Tobie jest łatwiej, bo masz wsparcie rodziny.
Tak, ale gdybym nie miała, to też bym sobie poradziła. Jula poszłaby do żłobka, zapisałabym się na kurs szycia i może trwałoby to wszystko dłużej, ale i tak dopięłam bym swego.
Czujesz, że masz wsparcie młodych mam?
Tak. Czuję, że trzymamy się razem. Ja czerpię energię od nich i mam nadzieję, że one ode mnie.
Chciałabyś mieć więcej dzieci?
Uderzyłaś w czuły punkt (śmiech). Wiesz, na razie o tym nie myślę. Dużo pracuję, Jula jest jeszcze mała. Jestem na etapie organizowania naszego życia, bo w jakimś sensie zaczęliśmy wszystko od nowa.
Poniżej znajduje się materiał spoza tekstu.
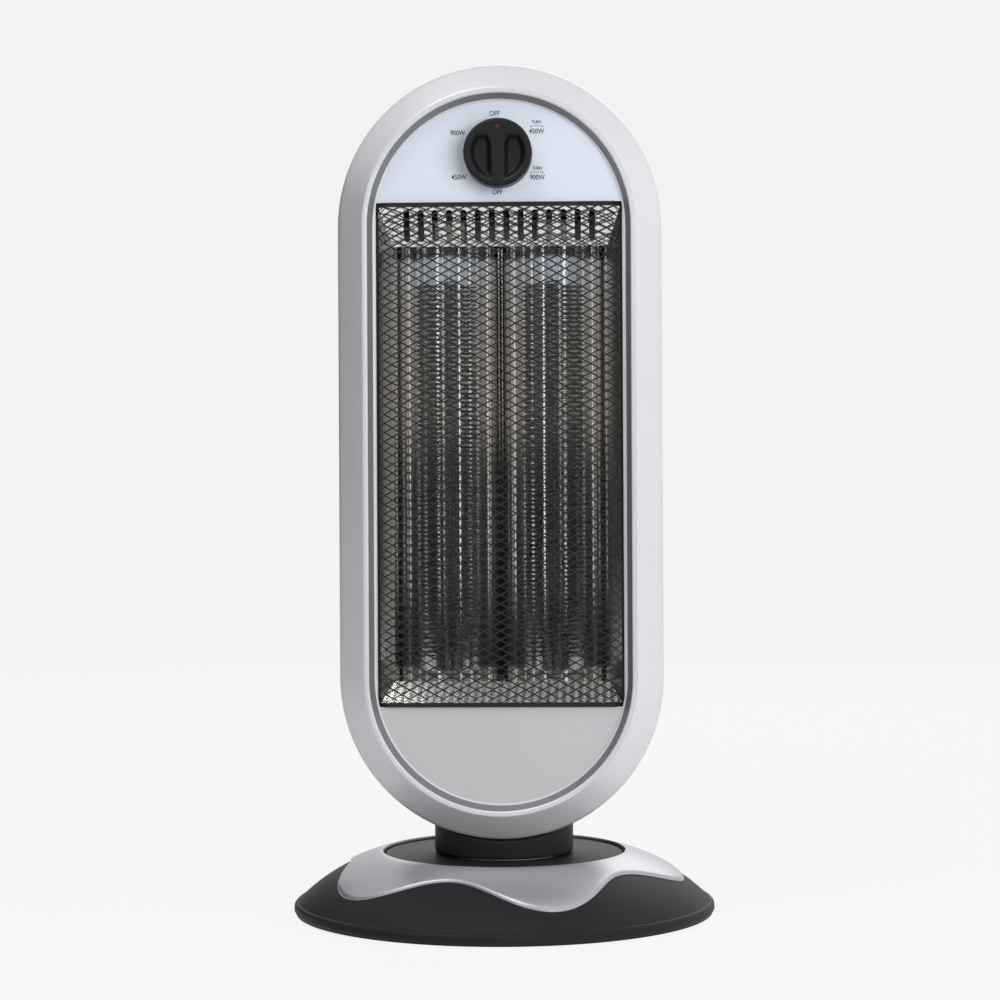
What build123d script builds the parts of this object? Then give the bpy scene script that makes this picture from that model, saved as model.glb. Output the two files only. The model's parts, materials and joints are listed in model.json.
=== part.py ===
from build123d import *
import os
from math import atan2, cos, pi, radians, sin, sqrt

# A floor-standing swinging carbon heater, in millimetres.
# The origin is on the swivel axis at floor level, +Z is up and the front faces -Y.

# Head
head_width = 220.0
head_height = 526.5
head_bottom = 54.4
bezel_front = -52.0
band_back = -36.0
bezel_back = -22.0
head_back = 45.0
shell_wall = 2.5
band_width = 17.0
rim_width = 3.9
rim_slope = 3.6
panel_face = -44.0
panel_thickness = 2.0
panel_lip = 2.4
cover_inset = 1.5
cover_taper = 5.0
cover_taper_depth = 25.0

# Window, guard and reflector
window_width = 166.8
window_bottom = 145.4
window_top = 486.6
guard_front = -46.5
guard_sheet = 0.8
guard_flat_width = 153.0
guard_columns = 8
guard_rows = 38
guard_strand = 1.6
rail_height = 2.6
sheet = 0.8
trough_radius = 34.5
trough_offset = 36.0
trough_axis = -17.0
trough_bottom = 161.5
trough_top = 458.0
wing_mouth = 83.2
wing_throat = 73.0
wing_throat_y = -26.0
slot_count = 14
slot_pitch = 9.7
slot_width = 4.2
slot_length = 21.0
plate_throat_y = -27.0

# Heating tubes
tube_spacing = 70.0
tube_radius = 6.5
tube_wall = 1.0
tube_end_depth = 10.0
coil_turns = 50
coil_bottom = 174.0
coil_top = 436.0
coil_radius = 4.3
coil_wire = 0.6
cap_width = 20.0
cap_depth = 18.0
cap_height = 16.0

# Dial and knob
knob_z = 518.6
knob_radius = 23.0
knob_front = -61.5
panel_gap = 0.8
switch_width = 34.0
bushing_radius = 4.8
shaft_radius = 3.0
running_fit = 0.06

# Swivel
neck_radius = 47.75
neck_wall = 2.5
spigot_radius = 12.0
spigot_bore = 8.5
gear_module = 1.5
pinion_teeth = 14
sector_teeth = 56
sector_span_teeth = 17
gear_thickness = 5.2
gear_bottom = 25.6
tooth_share = 0.36

# Base
base_radius = 145.0
base_wall = 2.5
disc_radius = 82.0
disc_top = 41.4
disc_thickness = 2.5
trim_thickness = 1.75
trim_gap = 0.15
plate_thickness = 2.0
foot_height = 3.0
foot_radius = 10.0
motor_radius = 25.0
motor_height = 15.6
gland_bore = 3.7
gland_height = 14.0
gland_radius = 6.0
gland_start = 118.0
switch_place = (-62.0, -30.0)
plunger_travel = 6.0

# Clearances
fit_gap = 0.1
clear_gap = 0.3
screw_gap = 0.05

head_radius = head_width / 2
head_straight = head_height - head_width
head_z = head_bottom + head_height / 2
low_arc_z = head_z - head_straight / 2
rim_outer = head_radius - band_width
rim_inner = rim_outer - rim_width
panel_opening = rim_inner - rim_slope
panel_radius = panel_opening + panel_lip
panel_back = panel_face + panel_thickness
cover_radius = head_radius - cover_inset
window_height = window_top - window_bottom
window_z = (window_top + window_bottom) / 2
guard_back = guard_front + guard_sheet
rail_back = panel_back + 2.1
guard_bottom = window_bottom + rail_height
guard_top = window_top - rail_height
trough_back = trough_axis + trough_radius + sheet
shield_y = trough_back + 2.7
tube_low = trough_bottom - tube_end_depth
tube_high = trough_top + tube_end_depth
floor_z = trough_bottom - fit_gap - sheet
roof_z = trough_top + fit_gap
axis_distance = gear_module * (pinion_teeth + sector_teeth) / 2
gear_top = gear_bottom + gear_thickness
neck_bottom = disc_top + 1.0
disc_bottom = disc_top - disc_thickness
plate_bottom = foot_height
plate_top = plate_bottom + plate_thickness

os.makedirs("parts", exist_ok=True)


def save(piece, name):
    piece.part.label = name
    export_step(piece.part, "parts/" + name + ".step")


def head_plane(y):
    """A plane across the head at depth y, its Z direction towards the front."""
    return Plane(origin=(0, y, head_z), x_dir=(1, 0, 0), z_dir=(0, -1, 0))


def front_plane(y, x=0.0, z=0.0):
    return Plane(origin=(x, y, z), x_dir=(1, 0, 0), z_dir=(0, -1, 0))


def stadium(radius):
    SlotOverall(head_straight + 2 * radius, 2 * radius, rotation=90)


def stadium_block(y_front, y_back, radius, mode=Mode.ADD):
    with BuildSketch(head_plane(y_back)) as outline:
        stadium(radius)
    extrude(outline.sketch, amount=y_back - y_front, mode=mode)


def stadium_taper(y_front, radius_front, y_back, radius_back, mode=Mode.ADD):
    with BuildSketch(head_plane(y_back)) as back_outline:
        stadium(radius_back)
    with BuildSketch(head_plane(y_front)) as front_outline:
        stadium(radius_front)
    loft([back_outline.sketch, front_outline.sketch], ruled=True, mode=mode)


def round_bar(plane, radius, length, mode=Mode.ADD):
    with BuildSketch(plane) as disc:
        Circle(radius)
    extrude(disc.sketch, amount=length, mode=mode)


def upright(x, y, z, radius, length, mode=Mode.ADD):
    round_bar(Plane(origin=(x, y, z), z_dir=(0, 0, 1)), radius, length, mode)


def block(x0, x1, y0, y1, z0, z1, mode=Mode.ADD):
    with BuildSketch(Plane.XY.offset(z0)) as footprint:
        with Locations(((x0 + x1) / 2, (y0 + y1) / 2)):
            Rectangle(x1 - x0, y1 - y0)
    extrude(footprint.sketch, amount=z1 - z0, mode=mode)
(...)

Dążę do poczucia stabilizacji, dlatego drugie dziecko w tym momencie nie byłoby dobrą decyzją. Nie mówię, że nigdy się nie zdecyduję, ale sądzę, że nie w przeciągu najbliższych pięciu lat.
O cym marzysz?
W tej chwili moim największym marzenie jest sukces sklepu. Marzę o tym, że wszystko wyjdzie tak, jak sobie założyłam. Mam kochającą rodzinę, cudowną córkę, jestem szczęśliwa.